» **EXERCISE REQUIREMENTS**: Restate the opening lines of the material below word for word, stopping after the line that contains "hide_parts(node)".

» **Data records**:
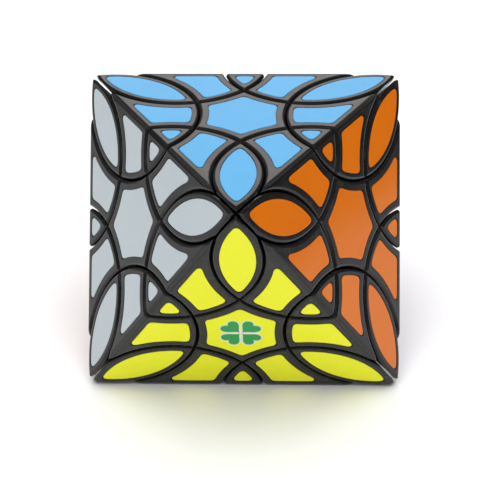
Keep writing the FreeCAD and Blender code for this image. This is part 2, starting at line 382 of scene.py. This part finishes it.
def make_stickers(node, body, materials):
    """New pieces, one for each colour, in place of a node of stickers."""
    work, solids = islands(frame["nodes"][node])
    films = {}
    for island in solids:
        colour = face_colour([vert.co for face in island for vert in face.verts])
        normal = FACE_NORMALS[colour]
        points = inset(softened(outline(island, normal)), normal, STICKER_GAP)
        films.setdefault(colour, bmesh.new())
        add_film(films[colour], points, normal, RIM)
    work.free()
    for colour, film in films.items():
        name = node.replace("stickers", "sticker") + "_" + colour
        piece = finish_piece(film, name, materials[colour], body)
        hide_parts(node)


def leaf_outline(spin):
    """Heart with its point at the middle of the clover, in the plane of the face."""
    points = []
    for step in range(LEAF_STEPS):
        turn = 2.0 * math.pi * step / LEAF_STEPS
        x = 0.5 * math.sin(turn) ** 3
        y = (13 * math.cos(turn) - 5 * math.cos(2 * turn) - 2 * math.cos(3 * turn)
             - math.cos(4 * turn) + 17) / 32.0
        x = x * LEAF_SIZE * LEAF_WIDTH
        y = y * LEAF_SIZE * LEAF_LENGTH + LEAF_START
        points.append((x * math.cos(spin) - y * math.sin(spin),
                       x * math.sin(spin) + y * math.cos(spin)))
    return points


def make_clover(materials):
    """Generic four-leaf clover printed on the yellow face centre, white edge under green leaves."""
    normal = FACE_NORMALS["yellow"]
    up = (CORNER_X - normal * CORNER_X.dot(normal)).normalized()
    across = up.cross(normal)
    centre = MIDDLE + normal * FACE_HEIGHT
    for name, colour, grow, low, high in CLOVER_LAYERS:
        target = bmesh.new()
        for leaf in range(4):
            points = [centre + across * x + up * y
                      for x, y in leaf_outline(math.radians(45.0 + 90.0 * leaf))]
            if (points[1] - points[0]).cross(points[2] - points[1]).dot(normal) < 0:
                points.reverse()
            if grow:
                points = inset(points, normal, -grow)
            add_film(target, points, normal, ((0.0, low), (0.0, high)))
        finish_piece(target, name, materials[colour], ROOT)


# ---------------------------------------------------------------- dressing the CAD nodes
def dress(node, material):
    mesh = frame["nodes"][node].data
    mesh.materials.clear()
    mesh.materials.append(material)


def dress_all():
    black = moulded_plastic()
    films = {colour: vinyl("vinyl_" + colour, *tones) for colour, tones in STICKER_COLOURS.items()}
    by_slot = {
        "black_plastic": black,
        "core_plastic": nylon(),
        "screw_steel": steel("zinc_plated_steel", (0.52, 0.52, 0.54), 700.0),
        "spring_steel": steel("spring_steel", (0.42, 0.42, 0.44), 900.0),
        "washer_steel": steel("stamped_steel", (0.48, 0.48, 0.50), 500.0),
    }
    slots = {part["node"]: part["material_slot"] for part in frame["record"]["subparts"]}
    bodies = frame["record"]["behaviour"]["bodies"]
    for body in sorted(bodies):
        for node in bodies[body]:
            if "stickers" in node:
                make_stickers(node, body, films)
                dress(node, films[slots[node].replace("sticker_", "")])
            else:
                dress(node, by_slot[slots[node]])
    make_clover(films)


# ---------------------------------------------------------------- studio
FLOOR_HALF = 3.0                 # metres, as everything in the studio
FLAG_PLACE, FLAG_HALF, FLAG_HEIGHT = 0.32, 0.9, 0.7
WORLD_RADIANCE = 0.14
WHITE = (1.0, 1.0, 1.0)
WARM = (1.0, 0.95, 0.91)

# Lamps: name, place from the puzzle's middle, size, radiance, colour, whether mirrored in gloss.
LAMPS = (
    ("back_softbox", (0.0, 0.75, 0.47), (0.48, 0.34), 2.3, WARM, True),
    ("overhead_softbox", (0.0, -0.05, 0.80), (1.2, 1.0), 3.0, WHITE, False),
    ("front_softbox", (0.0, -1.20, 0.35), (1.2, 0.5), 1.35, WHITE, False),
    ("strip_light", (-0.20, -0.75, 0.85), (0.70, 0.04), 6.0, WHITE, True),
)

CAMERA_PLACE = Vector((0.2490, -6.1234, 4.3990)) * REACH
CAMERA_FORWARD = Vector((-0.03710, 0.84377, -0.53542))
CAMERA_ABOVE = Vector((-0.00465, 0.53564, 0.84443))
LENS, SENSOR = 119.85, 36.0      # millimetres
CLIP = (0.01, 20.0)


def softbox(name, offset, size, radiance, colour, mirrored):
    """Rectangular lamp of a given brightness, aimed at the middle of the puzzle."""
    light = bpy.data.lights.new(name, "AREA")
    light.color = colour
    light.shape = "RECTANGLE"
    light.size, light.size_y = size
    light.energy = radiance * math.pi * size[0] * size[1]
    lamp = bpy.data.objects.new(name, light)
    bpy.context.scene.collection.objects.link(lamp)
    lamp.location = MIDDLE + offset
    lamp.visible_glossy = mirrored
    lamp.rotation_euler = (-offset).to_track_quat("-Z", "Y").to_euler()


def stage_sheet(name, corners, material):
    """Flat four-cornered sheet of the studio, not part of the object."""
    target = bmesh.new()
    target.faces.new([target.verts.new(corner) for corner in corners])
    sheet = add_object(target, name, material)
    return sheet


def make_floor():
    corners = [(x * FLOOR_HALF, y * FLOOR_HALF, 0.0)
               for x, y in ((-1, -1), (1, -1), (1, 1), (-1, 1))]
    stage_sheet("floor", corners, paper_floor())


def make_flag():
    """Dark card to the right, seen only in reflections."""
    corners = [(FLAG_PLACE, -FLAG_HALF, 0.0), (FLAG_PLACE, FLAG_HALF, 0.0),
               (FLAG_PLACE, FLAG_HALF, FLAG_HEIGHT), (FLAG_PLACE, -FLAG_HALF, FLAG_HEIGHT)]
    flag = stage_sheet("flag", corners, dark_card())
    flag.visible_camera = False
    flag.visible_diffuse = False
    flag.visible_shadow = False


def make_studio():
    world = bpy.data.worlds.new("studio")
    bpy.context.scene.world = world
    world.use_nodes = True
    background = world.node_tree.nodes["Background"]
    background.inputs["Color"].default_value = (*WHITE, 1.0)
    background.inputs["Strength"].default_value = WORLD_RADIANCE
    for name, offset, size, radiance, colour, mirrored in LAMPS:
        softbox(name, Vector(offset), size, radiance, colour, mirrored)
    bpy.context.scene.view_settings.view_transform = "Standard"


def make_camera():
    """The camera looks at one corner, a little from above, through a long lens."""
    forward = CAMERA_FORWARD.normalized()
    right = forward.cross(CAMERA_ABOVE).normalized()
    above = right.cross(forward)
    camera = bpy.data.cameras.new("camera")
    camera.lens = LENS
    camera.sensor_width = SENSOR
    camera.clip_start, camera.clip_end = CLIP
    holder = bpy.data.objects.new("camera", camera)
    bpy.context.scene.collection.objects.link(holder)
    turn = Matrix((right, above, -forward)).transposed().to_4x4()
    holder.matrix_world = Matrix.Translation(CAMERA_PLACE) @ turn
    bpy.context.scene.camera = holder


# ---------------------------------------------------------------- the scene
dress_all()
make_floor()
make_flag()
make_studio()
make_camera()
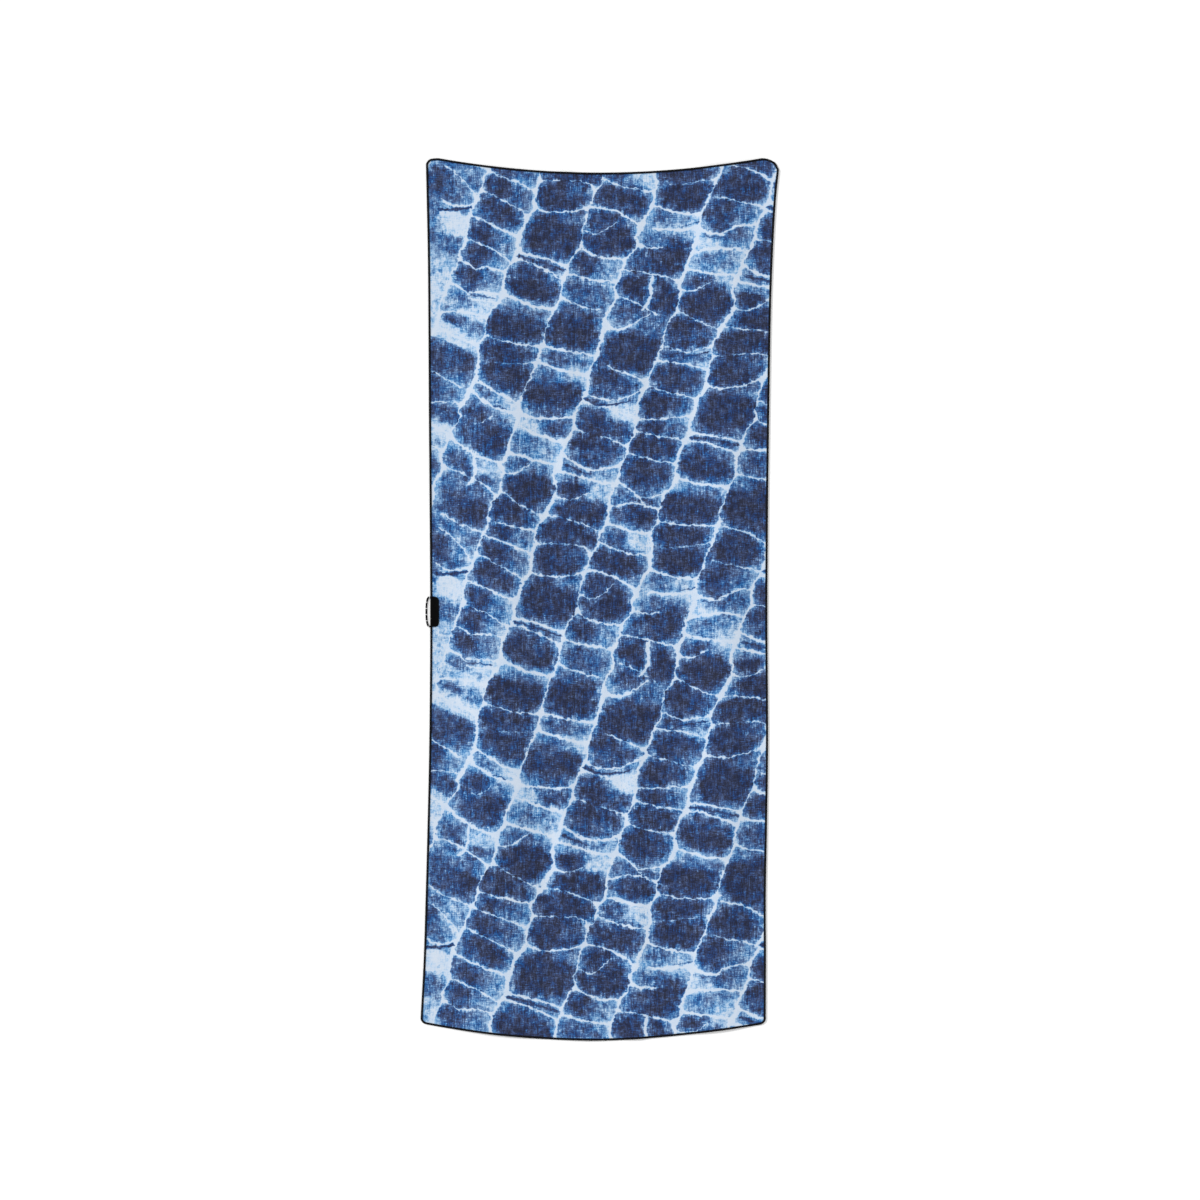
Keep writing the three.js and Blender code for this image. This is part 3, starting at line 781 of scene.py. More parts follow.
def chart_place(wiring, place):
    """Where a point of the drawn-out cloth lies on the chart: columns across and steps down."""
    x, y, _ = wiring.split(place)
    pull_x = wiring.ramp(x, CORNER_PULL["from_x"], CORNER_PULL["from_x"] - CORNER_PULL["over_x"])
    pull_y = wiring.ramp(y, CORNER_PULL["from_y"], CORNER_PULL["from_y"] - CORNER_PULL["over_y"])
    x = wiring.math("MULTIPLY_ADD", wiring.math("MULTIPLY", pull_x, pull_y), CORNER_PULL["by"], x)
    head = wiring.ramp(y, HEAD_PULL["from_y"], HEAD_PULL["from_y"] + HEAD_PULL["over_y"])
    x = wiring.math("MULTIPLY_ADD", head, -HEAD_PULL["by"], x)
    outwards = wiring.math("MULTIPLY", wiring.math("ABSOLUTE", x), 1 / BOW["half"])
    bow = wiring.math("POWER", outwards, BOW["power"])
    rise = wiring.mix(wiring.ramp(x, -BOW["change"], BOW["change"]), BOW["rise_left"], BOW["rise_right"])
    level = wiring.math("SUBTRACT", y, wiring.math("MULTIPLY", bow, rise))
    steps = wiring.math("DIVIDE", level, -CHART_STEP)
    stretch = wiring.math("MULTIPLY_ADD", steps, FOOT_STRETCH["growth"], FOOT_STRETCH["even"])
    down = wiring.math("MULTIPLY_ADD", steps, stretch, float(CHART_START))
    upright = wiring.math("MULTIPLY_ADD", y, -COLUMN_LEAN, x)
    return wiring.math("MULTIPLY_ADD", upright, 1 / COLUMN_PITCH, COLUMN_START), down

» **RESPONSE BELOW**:
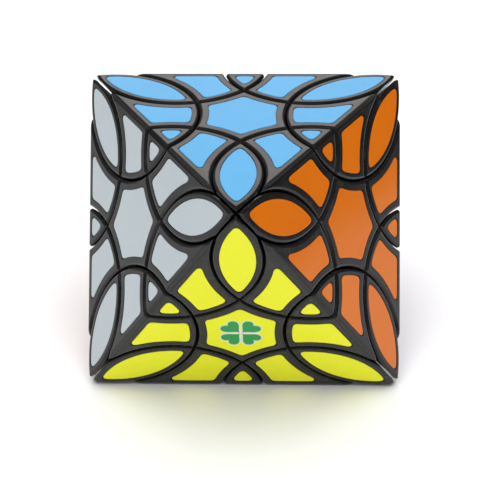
Keep writing the FreeCAD and Blender code for this image. This is part 2, starting at line 382 of scene.py. This part finishes it.
def make_stickers(node, body, materials):
    """New pieces, one for each colour, in place of a node of stickers."""
    work, solids = islands(frame["nodes"][node])
    films = {}
    for island in solids:
        colour = face_colour([vert.co for face in island for vert in face.verts])
        normal = FACE_NORMALS[colour]
        points = inset(softened(outline(island, normal)), normal, STICKER_GAP)
        films.setdefault(colour, bmesh.new())
        add_film(films[colour], points, normal, RIM)
    work.free()
    for colour, film in films.items():
        name = node.replace("stickers", "sticker") + "_" + colour
        piece = finish_piece(film, name, materials[colour], body)
        hide_parts(node)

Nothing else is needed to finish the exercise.